Provided data:
▽
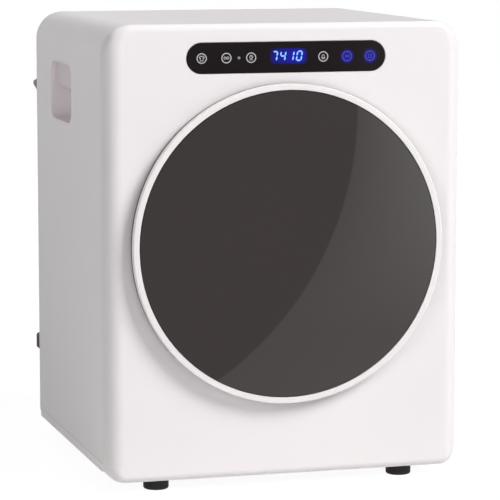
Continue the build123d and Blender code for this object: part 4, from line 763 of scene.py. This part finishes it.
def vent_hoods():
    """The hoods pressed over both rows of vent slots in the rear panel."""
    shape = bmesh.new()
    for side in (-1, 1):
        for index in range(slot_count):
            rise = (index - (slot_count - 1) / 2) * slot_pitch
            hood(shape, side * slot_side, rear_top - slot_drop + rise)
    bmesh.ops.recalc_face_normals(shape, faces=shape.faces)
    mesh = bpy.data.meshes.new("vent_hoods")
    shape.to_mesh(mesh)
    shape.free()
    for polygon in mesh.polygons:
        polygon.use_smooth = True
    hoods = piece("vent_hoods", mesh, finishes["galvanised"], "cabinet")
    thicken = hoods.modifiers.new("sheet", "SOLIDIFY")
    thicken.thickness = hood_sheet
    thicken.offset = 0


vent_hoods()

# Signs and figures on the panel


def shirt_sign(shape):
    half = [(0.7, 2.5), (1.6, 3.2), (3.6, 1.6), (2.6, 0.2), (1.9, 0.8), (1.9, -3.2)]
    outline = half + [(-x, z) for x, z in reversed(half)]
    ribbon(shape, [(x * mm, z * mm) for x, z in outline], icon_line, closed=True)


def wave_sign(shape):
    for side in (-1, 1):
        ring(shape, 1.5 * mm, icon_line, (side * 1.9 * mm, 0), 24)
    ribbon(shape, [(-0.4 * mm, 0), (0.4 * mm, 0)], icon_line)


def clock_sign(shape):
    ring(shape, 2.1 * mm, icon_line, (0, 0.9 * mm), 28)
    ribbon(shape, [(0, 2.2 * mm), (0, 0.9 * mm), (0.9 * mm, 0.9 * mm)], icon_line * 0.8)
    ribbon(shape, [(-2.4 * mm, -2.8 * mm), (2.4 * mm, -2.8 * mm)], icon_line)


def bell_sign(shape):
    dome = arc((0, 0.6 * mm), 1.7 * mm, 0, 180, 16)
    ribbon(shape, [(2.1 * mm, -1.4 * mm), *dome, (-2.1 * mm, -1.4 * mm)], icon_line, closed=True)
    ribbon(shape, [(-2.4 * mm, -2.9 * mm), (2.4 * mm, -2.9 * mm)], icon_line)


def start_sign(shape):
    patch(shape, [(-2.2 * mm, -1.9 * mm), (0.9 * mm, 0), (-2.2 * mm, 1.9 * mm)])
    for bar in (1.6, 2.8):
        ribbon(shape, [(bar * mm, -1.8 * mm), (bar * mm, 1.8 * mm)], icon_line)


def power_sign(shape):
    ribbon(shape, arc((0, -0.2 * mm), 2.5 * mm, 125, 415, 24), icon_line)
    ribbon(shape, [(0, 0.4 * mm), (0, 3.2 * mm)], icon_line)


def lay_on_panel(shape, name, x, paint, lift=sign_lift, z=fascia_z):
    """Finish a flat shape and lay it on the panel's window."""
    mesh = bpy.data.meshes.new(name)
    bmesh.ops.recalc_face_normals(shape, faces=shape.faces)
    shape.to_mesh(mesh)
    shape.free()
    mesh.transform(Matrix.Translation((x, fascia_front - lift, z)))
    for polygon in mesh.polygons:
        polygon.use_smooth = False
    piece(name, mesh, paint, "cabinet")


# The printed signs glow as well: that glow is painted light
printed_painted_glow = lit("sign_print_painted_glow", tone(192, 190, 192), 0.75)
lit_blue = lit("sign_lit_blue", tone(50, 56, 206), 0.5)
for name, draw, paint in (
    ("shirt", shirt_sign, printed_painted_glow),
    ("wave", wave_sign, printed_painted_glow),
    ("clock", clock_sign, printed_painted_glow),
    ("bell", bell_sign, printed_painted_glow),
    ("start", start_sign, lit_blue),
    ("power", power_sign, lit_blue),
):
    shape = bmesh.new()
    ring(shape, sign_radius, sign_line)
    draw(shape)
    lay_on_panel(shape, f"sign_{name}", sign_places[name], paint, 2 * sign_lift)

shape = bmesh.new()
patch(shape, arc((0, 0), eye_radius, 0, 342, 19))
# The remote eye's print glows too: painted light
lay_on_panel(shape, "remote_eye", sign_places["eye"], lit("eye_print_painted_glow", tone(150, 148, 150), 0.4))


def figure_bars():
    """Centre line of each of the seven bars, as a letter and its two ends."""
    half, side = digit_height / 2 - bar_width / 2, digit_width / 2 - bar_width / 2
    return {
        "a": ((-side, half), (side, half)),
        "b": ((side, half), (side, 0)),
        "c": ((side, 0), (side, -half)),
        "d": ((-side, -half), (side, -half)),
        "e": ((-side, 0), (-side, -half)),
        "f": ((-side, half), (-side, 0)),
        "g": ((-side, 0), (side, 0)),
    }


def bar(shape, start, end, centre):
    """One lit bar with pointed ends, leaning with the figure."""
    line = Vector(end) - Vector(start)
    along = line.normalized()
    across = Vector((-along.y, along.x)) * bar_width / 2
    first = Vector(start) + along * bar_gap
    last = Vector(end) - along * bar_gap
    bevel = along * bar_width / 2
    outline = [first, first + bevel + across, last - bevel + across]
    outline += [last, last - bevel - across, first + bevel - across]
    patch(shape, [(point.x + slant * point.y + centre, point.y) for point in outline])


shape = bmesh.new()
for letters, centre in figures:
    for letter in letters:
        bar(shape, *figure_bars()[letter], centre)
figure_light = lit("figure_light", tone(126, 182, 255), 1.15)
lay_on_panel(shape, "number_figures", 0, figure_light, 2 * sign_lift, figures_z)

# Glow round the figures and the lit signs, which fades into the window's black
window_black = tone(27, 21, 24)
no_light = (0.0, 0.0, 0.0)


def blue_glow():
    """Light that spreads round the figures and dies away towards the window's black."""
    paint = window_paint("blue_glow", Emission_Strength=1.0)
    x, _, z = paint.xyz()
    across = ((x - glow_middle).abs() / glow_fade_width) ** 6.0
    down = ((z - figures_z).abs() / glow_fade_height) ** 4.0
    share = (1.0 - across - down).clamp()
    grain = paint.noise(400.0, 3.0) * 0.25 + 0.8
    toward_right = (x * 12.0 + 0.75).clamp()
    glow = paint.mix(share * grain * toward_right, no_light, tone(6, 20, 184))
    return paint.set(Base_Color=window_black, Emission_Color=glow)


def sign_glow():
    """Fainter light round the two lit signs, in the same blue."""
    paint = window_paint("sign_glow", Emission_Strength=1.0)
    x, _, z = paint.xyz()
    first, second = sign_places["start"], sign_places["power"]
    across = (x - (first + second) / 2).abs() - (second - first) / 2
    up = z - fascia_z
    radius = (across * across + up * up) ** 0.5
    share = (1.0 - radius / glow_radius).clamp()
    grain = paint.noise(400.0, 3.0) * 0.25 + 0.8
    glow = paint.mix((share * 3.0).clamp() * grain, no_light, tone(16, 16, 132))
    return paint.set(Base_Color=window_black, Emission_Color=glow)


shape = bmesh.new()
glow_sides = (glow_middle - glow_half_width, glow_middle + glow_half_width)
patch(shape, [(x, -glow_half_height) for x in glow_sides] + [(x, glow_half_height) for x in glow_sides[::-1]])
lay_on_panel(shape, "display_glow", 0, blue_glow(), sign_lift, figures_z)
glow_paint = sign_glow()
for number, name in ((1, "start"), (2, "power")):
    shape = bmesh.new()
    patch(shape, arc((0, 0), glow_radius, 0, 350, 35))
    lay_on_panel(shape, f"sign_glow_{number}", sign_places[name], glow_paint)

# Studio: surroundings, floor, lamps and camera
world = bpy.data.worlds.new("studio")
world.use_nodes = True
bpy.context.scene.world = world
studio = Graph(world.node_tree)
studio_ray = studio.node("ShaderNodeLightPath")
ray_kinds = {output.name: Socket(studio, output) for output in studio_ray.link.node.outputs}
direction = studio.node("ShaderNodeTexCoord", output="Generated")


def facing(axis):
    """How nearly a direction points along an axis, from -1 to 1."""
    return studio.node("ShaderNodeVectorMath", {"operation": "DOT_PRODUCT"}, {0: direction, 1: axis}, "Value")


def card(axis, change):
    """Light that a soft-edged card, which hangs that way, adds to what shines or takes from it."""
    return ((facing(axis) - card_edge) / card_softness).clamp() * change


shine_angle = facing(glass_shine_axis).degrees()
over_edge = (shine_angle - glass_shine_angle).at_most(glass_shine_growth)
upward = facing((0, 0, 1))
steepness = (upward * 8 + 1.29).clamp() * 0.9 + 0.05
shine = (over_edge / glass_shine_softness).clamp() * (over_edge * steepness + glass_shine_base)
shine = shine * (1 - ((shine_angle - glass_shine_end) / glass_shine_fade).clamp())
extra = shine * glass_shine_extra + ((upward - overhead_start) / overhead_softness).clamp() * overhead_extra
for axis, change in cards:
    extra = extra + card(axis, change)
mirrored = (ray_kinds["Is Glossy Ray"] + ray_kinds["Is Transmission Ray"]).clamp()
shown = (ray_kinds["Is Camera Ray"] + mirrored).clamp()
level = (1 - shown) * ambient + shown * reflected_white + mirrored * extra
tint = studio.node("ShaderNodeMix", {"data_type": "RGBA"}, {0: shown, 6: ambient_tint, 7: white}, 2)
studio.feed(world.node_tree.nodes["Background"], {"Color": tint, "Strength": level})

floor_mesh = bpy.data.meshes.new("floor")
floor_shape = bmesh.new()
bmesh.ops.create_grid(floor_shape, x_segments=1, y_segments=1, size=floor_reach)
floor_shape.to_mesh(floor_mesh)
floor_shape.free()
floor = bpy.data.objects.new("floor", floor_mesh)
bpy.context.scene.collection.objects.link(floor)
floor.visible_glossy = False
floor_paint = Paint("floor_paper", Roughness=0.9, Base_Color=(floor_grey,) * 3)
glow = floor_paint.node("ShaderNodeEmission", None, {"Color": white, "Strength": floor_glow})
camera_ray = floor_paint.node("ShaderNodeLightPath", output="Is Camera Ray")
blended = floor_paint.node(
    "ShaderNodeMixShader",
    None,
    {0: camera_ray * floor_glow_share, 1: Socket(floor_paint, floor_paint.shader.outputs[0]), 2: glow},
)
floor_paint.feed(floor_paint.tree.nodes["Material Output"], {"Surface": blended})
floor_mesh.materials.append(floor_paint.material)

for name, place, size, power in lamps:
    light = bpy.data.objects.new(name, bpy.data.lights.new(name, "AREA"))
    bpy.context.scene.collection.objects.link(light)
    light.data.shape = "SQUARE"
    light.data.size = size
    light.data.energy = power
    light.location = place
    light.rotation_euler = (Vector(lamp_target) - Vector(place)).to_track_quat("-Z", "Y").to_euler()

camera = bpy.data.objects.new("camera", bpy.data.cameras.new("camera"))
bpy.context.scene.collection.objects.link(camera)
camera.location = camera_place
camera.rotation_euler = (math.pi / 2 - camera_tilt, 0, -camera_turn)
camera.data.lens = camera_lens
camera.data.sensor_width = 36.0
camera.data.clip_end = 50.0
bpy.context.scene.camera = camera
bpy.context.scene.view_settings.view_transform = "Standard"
△
Written problem:
Verbatim output is expected for the lines from the start of the data to the line in which "# Signs and figures on the panel" appears, both included.

Result:
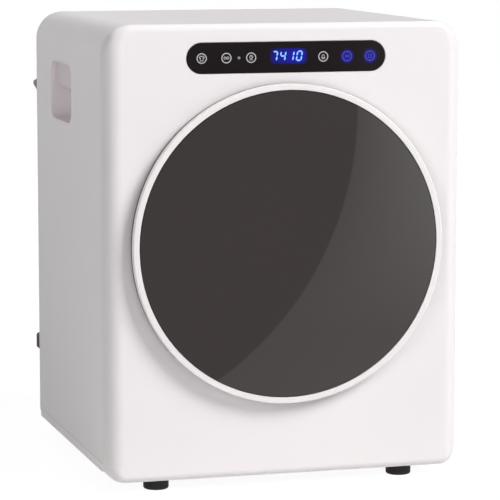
Continue the build123d and Blender code for this object: part 4, from line 763 of scene.py. This part finishes it.
def vent_hoods():
    """The hoods pressed over both rows of vent slots in the rear panel."""
    shape = bmesh.new()
    for side in (-1, 1):
        for index in range(slot_count):
            rise = (index - (slot_count - 1) / 2) * slot_pitch
            hood(shape, side * slot_side, rear_top - slot_drop + rise)
    bmesh.ops.recalc_face_normals(shape, faces=shape.faces)
    mesh = bpy.data.meshes.new("vent_hoods")
    shape.to_mesh(mesh)
    shape.free()
    for polygon in mesh.polygons:
        polygon.use_smooth = True
    hoods = piece("vent_hoods", mesh, finishes["galvanised"], "cabinet")
    thicken = hoods.modifiers.new("sheet", "SOLIDIFY")
    thicken.thickness = hood_sheet
    thicken.offset = 0


vent_hoods()

# Signs and figures on the panel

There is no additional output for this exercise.